- _Work required_: Copy out each line below exactly as it appears.

- _Source excerpt_:
════════
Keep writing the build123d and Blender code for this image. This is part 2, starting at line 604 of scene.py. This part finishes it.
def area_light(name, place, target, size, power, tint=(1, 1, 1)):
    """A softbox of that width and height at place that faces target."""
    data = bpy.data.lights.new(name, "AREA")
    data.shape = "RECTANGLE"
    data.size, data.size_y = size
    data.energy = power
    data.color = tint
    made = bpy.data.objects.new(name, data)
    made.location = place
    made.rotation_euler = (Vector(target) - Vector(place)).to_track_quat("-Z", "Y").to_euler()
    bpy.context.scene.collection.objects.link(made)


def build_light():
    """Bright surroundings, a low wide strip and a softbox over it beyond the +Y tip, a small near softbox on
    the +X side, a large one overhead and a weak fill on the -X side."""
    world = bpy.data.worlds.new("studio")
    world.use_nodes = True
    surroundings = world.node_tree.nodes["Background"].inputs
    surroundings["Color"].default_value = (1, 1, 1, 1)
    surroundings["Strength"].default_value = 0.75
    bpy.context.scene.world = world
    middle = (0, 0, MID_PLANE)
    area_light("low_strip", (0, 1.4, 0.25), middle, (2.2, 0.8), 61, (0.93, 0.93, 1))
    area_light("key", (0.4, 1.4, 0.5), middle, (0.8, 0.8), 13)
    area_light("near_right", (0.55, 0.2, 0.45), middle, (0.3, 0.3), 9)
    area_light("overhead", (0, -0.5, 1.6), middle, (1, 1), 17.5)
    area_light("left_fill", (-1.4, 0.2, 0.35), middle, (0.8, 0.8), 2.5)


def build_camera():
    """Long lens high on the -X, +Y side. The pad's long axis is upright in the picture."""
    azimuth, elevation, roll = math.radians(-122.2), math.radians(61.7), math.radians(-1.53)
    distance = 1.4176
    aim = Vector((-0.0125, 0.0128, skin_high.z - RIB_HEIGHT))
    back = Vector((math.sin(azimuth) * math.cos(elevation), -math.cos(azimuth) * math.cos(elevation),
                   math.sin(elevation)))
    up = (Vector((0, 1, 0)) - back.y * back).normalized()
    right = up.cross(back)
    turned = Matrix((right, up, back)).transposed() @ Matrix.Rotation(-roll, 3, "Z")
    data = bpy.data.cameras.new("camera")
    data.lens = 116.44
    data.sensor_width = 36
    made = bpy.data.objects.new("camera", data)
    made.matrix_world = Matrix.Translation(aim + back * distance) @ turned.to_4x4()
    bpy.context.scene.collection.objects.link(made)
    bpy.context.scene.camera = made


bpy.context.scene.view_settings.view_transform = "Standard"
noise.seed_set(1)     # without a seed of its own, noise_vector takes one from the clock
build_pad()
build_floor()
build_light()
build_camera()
════════
- _Solution_:
Keep writing the build123d and Blender code for this image. This is part 2, starting at line 604 of scene.py. This part finishes it.
def area_light(name, place, target, size, power, tint=(1, 1, 1)):
    """A softbox of that width and height at place that faces target."""
    data = bpy.data.lights.new(name, "AREA")
    data.shape = "RECTANGLE"
    data.size, data.size_y = size
    data.energy = power
    data.color = tint
    made = bpy.data.objects.new(name, data)
    made.location = place
    made.rotation_euler = (Vector(target) - Vector(place)).to_track_quat("-Z", "Y").to_euler()
    bpy.context.scene.collection.objects.link(made)


def build_light():
    """Bright surroundings, a low wide strip and a softbox over it beyond the +Y tip, a small near softbox on
    the +X side, a large one overhead and a weak fill on the -X side."""
    world = bpy.data.worlds.new("studio")
    world.use_nodes = True
    surroundings = world.node_tree.nodes["Background"].inputs
    surroundings["Color"].default_value = (1, 1, 1, 1)
    surroundings["Strength"].default_value = 0.75
    bpy.context.scene.world = world
    middle = (0, 0, MID_PLANE)
    area_light("low_strip", (0, 1.4, 0.25), middle, (2.2, 0.8), 61, (0.93, 0.93, 1))
    area_light("key", (0.4, 1.4, 0.5), middle, (0.8, 0.8), 13)
    area_light("near_right", (0.55, 0.2, 0.45), middle, (0.3, 0.3), 9)
    area_light("overhead", (0, -0.5, 1.6), middle, (1, 1), 17.5)
    area_light("left_fill", (-1.4, 0.2, 0.35), middle, (0.8, 0.8), 2.5)


def build_camera():
    """Long lens high on the -X, +Y side. The pad's long axis is upright in the picture."""
    azimuth, elevation, roll = math.radians(-122.2), math.radians(61.7), math.radians(-1.53)
    distance = 1.4176
    aim = Vector((-0.0125, 0.0128, skin_high.z - RIB_HEIGHT))
    back = Vector((math.sin(azimuth) * math.cos(elevation), -math.cos(azimuth) * math.cos(elevation),
                   math.sin(elevation)))
    up = (Vector((0, 1, 0)) - back.y * back).normalized()
    right = up.cross(back)
    turned = Matrix((right, up, back)).transposed() @ Matrix.Rotation(-roll, 3, "Z")
    data = bpy.data.cameras.new("camera")
    data.lens = 116.44
    data.sensor_width = 36
    made = bpy.data.objects.new("camera", data)
    made.matrix_world = Matrix.Translation(aim + back * distance) @ turned.to_4x4()
    bpy.context.scene.collection.objects.link(made)
    bpy.context.scene.camera = made


bpy.context.scene.view_settings.view_transform = "Standard"
noise.seed_set(1)     # without a seed of its own, noise_vector takes one from the clock
build_pad()
build_floor()
build_light()
build_camera()